Your task is to copy every line of this material exactly.

##### PROVIDED DATA

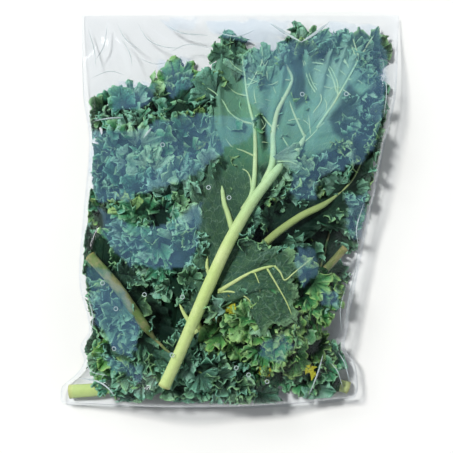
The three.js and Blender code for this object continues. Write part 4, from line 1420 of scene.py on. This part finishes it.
def leaf_looks(g):
    coordinates = g.place()
    leaf_place = g.attribute("leaf", "Vector")
    edge, back, frill = g.attribute("edge"), g.attribute("back"), g.attribute("frill")
    tone_and_crest_light, warm, painted_shade = g.attribute("tone"), g.attribute("warm"), g.attribute("painted_shade")
    fine = g.noise(coordinates, 170.0, 4.0, 0.6)
    # Bent cells make the net of veins.
    bent = g.node("VectorMath")
    bent.operation = "MULTIPLY_ADD"
    bend = (g.noise(leaf_place, 0.09, 2.0, 0.5, "Color"), (11, 11, 11), leaf_place)
    for socket, value in zip(bent.inputs, bend):
        g.put(socket, value)
    vein = g.net(bent.outputs[0], 0.11, 0.06)
    small_vein = g.net(bent.outputs[0], 0.30, 0.10)
    # The upper side goes from dark to pale by its tone, cool or warm, with a painted highlight on
    # the rims and crests and painted shade in the hollows; the back has a bloom on it.
    mottle = g.ramp(g.noise(coordinates, 28.0, 3.0), 0.3, 0.7)
    dark = g.blend(warm, "042c24", "104521")
    mid = g.blend(warm, g.blend(mottle, "1f745b", "4fa68a"), g.blend(mottle, "378c40", "66b35a"))
    mid = g.tint(mid, g.ramp(g.noise(coordinates, 15.0, 2.0), 0.5, 0.66), 0.6, "0c8a5a")
    pale = g.blend(warm, "b2e2d2", "bde59c")
    upper = g.blend(g.ramp(tone_and_crest_light, 0.0, 0.55), dark, mid)
    upper = g.tint(upper, g.ramp(tone_and_crest_light, 0.6, 1.15), 0.9, pale)
    bloom = g.maths("MULTIPLY_ADD", g.ramp(tone_and_crest_light, 0.0, 0.7), 0.42, 0.12)
    tone = g.blend(back, upper, g.blend(bloom, upper, "85a89e"))
    tone = g.tint(tone, g.ramp(fine, 0.35, 0.7), 0.18, "6f9b52")
    tone = g.tint(tone, vein, g.maths("MULTIPLY_ADD", back, 0.12, 0.1), "a8cdb2")
    tone = g.tint(tone, small_vein, 0.12, "9dbb83")
    # Painted highlight along the rims of the curls and the margins of the sheets.
    tone = g.tint(tone, edge, 0.85, g.blend(warm, "8fd0b2", "a8d07c"))
    # Painted shade, laid over the colours above.
    tone = g.tint(tone, painted_shade, 0.85, "031a15")
    tone = g.blend(g.ramp(warm, 1.2, 1.9), tone, "bdbb3c")
    relief = g.maths("MULTIPLY_ADD", vein, 0.8, g.maths("MULTIPLY", small_vein, 0.35))
    relief = g.maths("ADD", relief, g.maths("MULTIPLY", fine, 0.5))
    crinkle = g.maths("MULTIPLY", g.noise(coordinates, 210.0, 2.0, 0.55), frill)
    normal = g.bump(relief, 0.0005, 0.7, Normal=g.bump(crinkle, 0.004, 0.8))
    skin = g.node("BsdfPrincipled", Base_Color=tone, Normal=normal, Specular_IOR_Level=0.3)
    g.put(skin.inputs["Roughness"], g.maths("MULTIPLY_ADD", fine, 0.3, 0.38))
    through_leaf = g.node("BsdfTranslucent", Normal=normal, Color=g.blend(0.5, tone, "86b043"))
    return g.mixed(0.16, skin.outputs[0], through_leaf.outputs[0])


def stalk_looks(g):
    coordinates = g.place()
    olive = g.attribute("olive")
    streaks = g.noise(coordinates, 260.0, 3.0, 0.6)
    patches = g.noise(coordinates, 30.0, 3.0)
    tone = g.blend(g.ramp(g.attribute("run"), 120.0, 290.0), "b8cb80", "a3cca6")
    tone = g.tint(tone, g.ramp(patches, 0.4, 0.7), 0.4, "d3dba6")
    tone = g.tint(tone, g.ramp(streaks, 0.45, 0.75), 0.3, "8fae62")
    tone = g.blend(g.ramp(olive, 0.0, 1.2), tone, "667f42")
    tone = g.blend(g.ramp(olive, 0.8, 1.6), tone, "3f5536")
    # Olive stalks are worn and spotted.
    worn = g.ramp(g.noise(coordinates, 85.0, 4.0, 0.65), 0.42, 0.56)
    spots = g.ramp(g.noise(coordinates, 110.0, 3.0, 0.6), 0.5, 0.66)
    for mark, mark_tone in ((worn, "99906a"), (spots, "33573c")):
        tone = g.tint(tone, g.maths("MULTIPLY", mark, g.ramp(olive, 0.5, 1.1)), 0.6, mark_tone)
    tone = g.tint(tone, g.attribute("cut"), 0.8, "a08a4e")
    normal = g.bump(streaks, 0.0006, 0.4)
    return g.node("BsdfPrincipled", Base_Color=tone, Normal=normal, Roughness=0.5).outputs[0]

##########

> [OUTPUT]
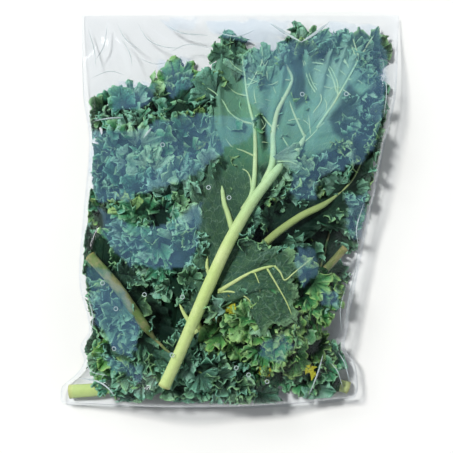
The three.js and Blender code for this object continues. Write part 4, from line 1420 of scene.py on. This part finishes it.
def leaf_looks(g):
    coordinates = g.place()
    leaf_place = g.attribute("leaf", "Vector")
    edge, back, frill = g.attribute("edge"), g.attribute("back"), g.attribute("frill")
    tone_and_crest_light, warm, painted_shade = g.attribute("tone"), g.attribute("warm"), g.attribute("painted_shade")
    fine = g.noise(coordinates, 170.0, 4.0, 0.6)
    # Bent cells make the net of veins.
    bent = g.node("VectorMath")
    bent.operation = "MULTIPLY_ADD"
    bend = (g.noise(leaf_place, 0.09, 2.0, 0.5, "Color"), (11, 11, 11), leaf_place)
    for socket, value in zip(bent.inputs, bend):
        g.put(socket, value)
    vein = g.net(bent.outputs[0], 0.11, 0.06)
    small_vein = g.net(bent.outputs[0], 0.30, 0.10)
    # The upper side goes from dark to pale by its tone, cool or warm, with a painted highlight on
    # the rims and crests and painted shade in the hollows; the back has a bloom on it.
    mottle = g.ramp(g.noise(coordinates, 28.0, 3.0), 0.3, 0.7)
    dark = g.blend(warm, "042c24", "104521")
    mid = g.blend(warm, g.blend(mottle, "1f745b", "4fa68a"), g.blend(mottle, "378c40", "66b35a"))
    mid = g.tint(mid, g.ramp(g.noise(coordinates, 15.0, 2.0), 0.5, 0.66), 0.6, "0c8a5a")
    pale = g.blend(warm, "b2e2d2", "bde59c")
    upper = g.blend(g.ramp(tone_and_crest_light, 0.0, 0.55), dark, mid)
    upper = g.tint(upper, g.ramp(tone_and_crest_light, 0.6, 1.15), 0.9, pale)
    bloom = g.maths("MULTIPLY_ADD", g.ramp(tone_and_crest_light, 0.0, 0.7), 0.42, 0.12)
    tone = g.blend(back, upper, g.blend(bloom, upper, "85a89e"))
    tone = g.tint(tone, g.ramp(fine, 0.35, 0.7), 0.18, "6f9b52")
    tone = g.tint(tone, vein, g.maths("MULTIPLY_ADD", back, 0.12, 0.1), "a8cdb2")
    tone = g.tint(tone, small_vein, 0.12, "9dbb83")
    # Painted highlight along the rims of the curls and the margins of the sheets.
    tone = g.tint(tone, edge, 0.85, g.blend(warm, "8fd0b2", "a8d07c"))
    # Painted shade, laid over the colours above.
    tone = g.tint(tone, painted_shade, 0.85, "031a15")
    tone = g.blend(g.ramp(warm, 1.2, 1.9), tone, "bdbb3c")
    relief = g.maths("MULTIPLY_ADD", vein, 0.8, g.maths("MULTIPLY", small_vein, 0.35))
    relief = g.maths("ADD", relief, g.maths("MULTIPLY", fine, 0.5))
    crinkle = g.maths("MULTIPLY", g.noise(coordinates, 210.0, 2.0, 0.55), frill)
    normal = g.bump(relief, 0.0005, 0.7, Normal=g.bump(crinkle, 0.004, 0.8))
    skin = g.node("BsdfPrincipled", Base_Color=tone, Normal=normal, Specular_IOR_Level=0.3)
    g.put(skin.inputs["Roughness"], g.maths("MULTIPLY_ADD", fine, 0.3, 0.38))
    through_leaf = g.node("BsdfTranslucent", Normal=normal, Color=g.blend(0.5, tone, "86b043"))
    return g.mixed(0.16, skin.outputs[0], through_leaf.outputs[0])


def stalk_looks(g):
    coordinates = g.place()
    olive = g.attribute("olive")
    streaks = g.noise(coordinates, 260.0, 3.0, 0.6)
    patches = g.noise(coordinates, 30.0, 3.0)
    tone = g.blend(g.ramp(g.attribute("run"), 120.0, 290.0), "b8cb80", "a3cca6")
    tone = g.tint(tone, g.ramp(patches, 0.4, 0.7), 0.4, "d3dba6")
    tone = g.tint(tone, g.ramp(streaks, 0.45, 0.75), 0.3, "8fae62")
    tone = g.blend(g.ramp(olive, 0.0, 1.2), tone, "667f42")
    tone = g.blend(g.ramp(olive, 0.8, 1.6), tone, "3f5536")
    # Olive stalks are worn and spotted.
    worn = g.ramp(g.noise(coordinates, 85.0, 4.0, 0.65), 0.42, 0.56)
    spots = g.ramp(g.noise(coordinates, 110.0, 3.0, 0.6), 0.5, 0.66)
    for mark, mark_tone in ((worn, "99906a"), (spots, "33573c")):
        tone = g.tint(tone, g.maths("MULTIPLY", mark, g.ramp(olive, 0.5, 1.1)), 0.6, mark_tone)
    tone = g.tint(tone, g.attribute("cut"), 0.8, "a08a4e")
    normal = g.bump(streaks, 0.0006, 0.4)
    return g.node("BsdfPrincipled", Base_Color=tone, Normal=normal, Roughness=0.5).outputs[0]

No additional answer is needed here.